# E plus retrade



## ml855 (Sep 6, 2013)

Just got confirmed into a 2 bedroom at Marriott Ocean Pointe while on vacation and didn't notice the exchange until after the 24 hour period, we were planning on canceling this exchange request once we had internet service.  We were in an area where internet was up and down.

Since we are out of the 24 hour period and it's too late to cancel the exchange should we purchase the E-Plus retrade on II.  Can a exchange request be made with a retrade or do I have to keep looking until what I want shows up.


----------



## TSPam (Sep 6, 2013)

Hi,
You can't make a request with E-plus because you already have a confirmed exchange. You have to look manually.

You could call and see if they will let you cancel without penalty given your internet trouble. Worth a try. Otherwise purchase the E-Plus.


----------



## dioxide45 (Sep 6, 2013)

You can add the EPlus option up to five days after confirmation I believe. Though you can't do a request with the EPlus option, you have to do manual retrade searches through the Start Retrade button on the My History page.

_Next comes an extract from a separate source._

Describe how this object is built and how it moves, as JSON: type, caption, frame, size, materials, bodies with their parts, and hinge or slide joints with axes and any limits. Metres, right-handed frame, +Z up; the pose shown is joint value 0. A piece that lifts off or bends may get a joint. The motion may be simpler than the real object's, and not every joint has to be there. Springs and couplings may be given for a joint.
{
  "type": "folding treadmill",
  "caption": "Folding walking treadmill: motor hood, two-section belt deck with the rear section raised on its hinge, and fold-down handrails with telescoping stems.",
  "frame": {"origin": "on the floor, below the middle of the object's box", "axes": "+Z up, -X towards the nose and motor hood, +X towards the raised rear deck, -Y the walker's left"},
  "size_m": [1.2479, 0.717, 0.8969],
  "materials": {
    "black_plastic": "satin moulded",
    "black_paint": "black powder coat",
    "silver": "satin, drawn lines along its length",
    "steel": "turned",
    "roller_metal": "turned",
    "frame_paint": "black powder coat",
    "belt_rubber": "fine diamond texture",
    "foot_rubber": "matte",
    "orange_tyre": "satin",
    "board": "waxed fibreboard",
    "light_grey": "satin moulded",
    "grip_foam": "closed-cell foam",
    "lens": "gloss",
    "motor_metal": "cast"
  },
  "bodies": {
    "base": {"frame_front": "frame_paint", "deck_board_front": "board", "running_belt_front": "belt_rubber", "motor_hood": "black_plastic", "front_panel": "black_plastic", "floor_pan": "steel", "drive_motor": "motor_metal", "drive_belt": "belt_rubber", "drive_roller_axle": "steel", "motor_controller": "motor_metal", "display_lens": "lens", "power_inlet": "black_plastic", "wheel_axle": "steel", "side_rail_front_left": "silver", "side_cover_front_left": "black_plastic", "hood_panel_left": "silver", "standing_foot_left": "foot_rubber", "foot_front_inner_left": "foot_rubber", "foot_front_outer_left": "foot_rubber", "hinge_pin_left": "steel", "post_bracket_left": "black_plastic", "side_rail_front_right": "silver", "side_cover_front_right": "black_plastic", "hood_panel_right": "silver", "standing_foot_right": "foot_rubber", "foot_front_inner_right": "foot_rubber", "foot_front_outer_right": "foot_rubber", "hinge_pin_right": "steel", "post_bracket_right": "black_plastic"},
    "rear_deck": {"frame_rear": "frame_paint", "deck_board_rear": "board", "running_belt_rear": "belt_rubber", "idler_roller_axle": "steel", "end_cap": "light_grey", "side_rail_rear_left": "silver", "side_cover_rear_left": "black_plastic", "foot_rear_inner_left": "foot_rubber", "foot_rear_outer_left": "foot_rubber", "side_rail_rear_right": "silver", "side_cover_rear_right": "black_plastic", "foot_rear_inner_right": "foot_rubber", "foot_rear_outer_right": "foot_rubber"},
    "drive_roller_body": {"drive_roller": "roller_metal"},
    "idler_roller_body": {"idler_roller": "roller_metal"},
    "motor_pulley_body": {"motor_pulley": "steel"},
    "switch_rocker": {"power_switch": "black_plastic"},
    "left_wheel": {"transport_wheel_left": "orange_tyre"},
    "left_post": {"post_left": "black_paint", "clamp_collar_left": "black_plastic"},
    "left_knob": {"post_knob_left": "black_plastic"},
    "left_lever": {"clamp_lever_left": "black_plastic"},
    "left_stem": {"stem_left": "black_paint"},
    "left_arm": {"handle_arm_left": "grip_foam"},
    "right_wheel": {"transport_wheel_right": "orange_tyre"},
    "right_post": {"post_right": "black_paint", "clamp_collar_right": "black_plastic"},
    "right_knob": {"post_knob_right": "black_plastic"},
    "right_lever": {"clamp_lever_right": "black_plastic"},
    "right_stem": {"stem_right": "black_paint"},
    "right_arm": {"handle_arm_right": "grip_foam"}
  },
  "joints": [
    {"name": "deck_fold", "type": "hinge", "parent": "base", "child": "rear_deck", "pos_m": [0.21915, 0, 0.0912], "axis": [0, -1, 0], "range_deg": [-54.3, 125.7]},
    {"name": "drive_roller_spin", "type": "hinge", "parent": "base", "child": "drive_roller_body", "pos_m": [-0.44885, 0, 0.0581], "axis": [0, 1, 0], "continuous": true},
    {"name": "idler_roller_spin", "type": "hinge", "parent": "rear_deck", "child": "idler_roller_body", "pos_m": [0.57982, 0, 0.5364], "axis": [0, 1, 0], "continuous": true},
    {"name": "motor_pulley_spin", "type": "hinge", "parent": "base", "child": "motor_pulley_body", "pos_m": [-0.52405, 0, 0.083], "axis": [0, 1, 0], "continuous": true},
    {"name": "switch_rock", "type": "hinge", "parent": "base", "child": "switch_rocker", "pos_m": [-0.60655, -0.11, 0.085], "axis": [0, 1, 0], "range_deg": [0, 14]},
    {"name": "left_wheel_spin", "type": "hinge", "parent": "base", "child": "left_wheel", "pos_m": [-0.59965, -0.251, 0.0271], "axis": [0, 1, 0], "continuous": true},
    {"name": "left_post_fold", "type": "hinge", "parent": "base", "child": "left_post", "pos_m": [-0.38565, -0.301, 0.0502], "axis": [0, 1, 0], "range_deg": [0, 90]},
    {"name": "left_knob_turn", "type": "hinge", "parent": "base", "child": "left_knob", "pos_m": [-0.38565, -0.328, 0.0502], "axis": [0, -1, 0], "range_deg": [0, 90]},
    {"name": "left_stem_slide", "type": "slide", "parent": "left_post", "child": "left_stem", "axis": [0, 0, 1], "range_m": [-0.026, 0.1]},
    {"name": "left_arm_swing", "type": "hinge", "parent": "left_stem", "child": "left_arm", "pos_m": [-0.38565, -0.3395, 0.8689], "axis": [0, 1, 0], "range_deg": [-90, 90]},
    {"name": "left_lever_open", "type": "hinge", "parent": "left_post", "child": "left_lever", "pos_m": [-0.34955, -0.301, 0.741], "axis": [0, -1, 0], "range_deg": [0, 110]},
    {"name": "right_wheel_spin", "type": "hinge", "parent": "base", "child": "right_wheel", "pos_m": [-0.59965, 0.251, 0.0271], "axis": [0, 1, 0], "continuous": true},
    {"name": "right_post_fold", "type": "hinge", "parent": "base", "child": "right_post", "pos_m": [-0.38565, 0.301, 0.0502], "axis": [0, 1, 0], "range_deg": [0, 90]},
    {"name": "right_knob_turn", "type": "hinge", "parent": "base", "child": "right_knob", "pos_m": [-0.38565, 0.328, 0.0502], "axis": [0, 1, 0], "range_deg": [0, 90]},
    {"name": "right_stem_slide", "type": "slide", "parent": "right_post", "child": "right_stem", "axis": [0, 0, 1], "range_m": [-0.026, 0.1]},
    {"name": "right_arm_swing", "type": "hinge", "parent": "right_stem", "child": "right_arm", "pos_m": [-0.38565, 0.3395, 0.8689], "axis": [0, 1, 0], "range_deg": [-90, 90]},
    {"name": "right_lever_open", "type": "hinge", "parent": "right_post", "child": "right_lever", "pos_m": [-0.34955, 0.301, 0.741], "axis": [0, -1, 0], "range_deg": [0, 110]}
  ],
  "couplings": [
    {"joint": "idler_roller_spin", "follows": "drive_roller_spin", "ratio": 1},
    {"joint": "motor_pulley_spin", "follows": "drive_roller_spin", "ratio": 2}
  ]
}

You can always cancel and take a Cancellation Replacement week and do a request with that. Though it will cost the full exchange fee where EPlus is only $49, but requires manual searching.


----------



## ml855 (Sep 7, 2013)

Thanks guys, we decided to go ahead and keep the exchange without purchasing the E-Plus option.


----------



## tschwa2 (Oct 11, 2013)

*e plus used with discounted exchange*

I did a Starwood to Starwood trade for $129 for December 2014. This was a placement holder that I knew I didn't want but I wanted something out as far as possible. I added e-plus within the 5 days for $49.  I was curious if I retraded for something beside Starwood if I would have to pay extra.  I found a 2 br for the Royal Islander over my birthday in June 2015 after the kids are out of school for the summer.  I booked and no extra fee.  So for $180 I have a non starwood week booked that I can retrade another 2 times if needed (June 2015 is pretty far away and you never know what might pop up) until December 2015.  I already go burned once with a e-plus within 60 days (because the documentation on the site wasn't very clear) so I know to book another week if I know I can't use this one before the restricted 60 day period. 

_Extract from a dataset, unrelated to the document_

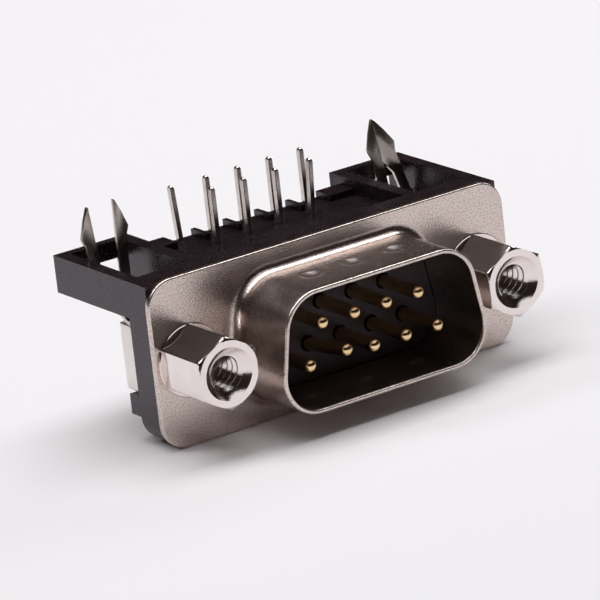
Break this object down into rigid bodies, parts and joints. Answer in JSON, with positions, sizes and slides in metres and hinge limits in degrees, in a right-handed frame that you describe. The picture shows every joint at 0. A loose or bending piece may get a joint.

So you can use a discounted M to M or S to S and add e-plus and then exchange to something outside the system without any additional fees as of now.


----------



## Saintsfanfl (Oct 11, 2013)

One of the draw-backs to e-plus is that it may shorten your deposit expiration. One of the advantages is that it may extend it, although I am not sure if is confirmed yet.


----------



## Saintsfanfl (Oct 11, 2013)

tschwa2 said:


> I did a Starwood to Starwood trade for $129 for December 2014. This was a placement holder that I knew I didn't want but I wanted something out as far as possible. I added e-plus within the 5 days for $49.  I was curious if I retraded for something beside Starwood if I would have to pay extra.  I found a 2 br for the Royal Islander over my birthday in June 2015 after the kids are out of school for the summer.  I booked and no extra fee.  So for $180 I have a non starwood week booked that I can retrade another 2 times if needed (June 2015 is pretty far away and you never know what might pop up) until December 2015.  I already go burned once with a e-plus within 60 days (because the documentation on the site wasn't very clear) so I know to book another week if I know I can't use this one before the restricted 60 day period.
> 
> 
> So you can use a discounted M to M or S to S and add e-plus and then exchange to something outside the system without any additional fees as of now.



That is interesting using the internal price and then adding e-plus to go external. I hadn't thought of that yet. I may never do it since my non-preference properties trade just as well and cost less than half the fees but it is very interesting to note.


----------



## dioxide45 (Oct 11, 2013)

Saintsfanfl said:


> That is interesting using the internal price and then adding e-plus to go external. I hadn't thought of that yet. I may never do it since my non-preference properties trade just as well and cost less than half the fees but it is very interesting to note.



I suspect this is why Marriott DC members are not eligible for EPlus. Since their internal fee is $0, they could easily score any trade for free as long as they were okay with searching instant exchange.


----------



## Saintsfanfl (Oct 11, 2013)

dioxide45 said:


> I suspect this is why Marriott DC members are not eligible for EPlus. Since their internal fee is $0, they could easily score any trade for free as long as they were okay with searching instant exchange.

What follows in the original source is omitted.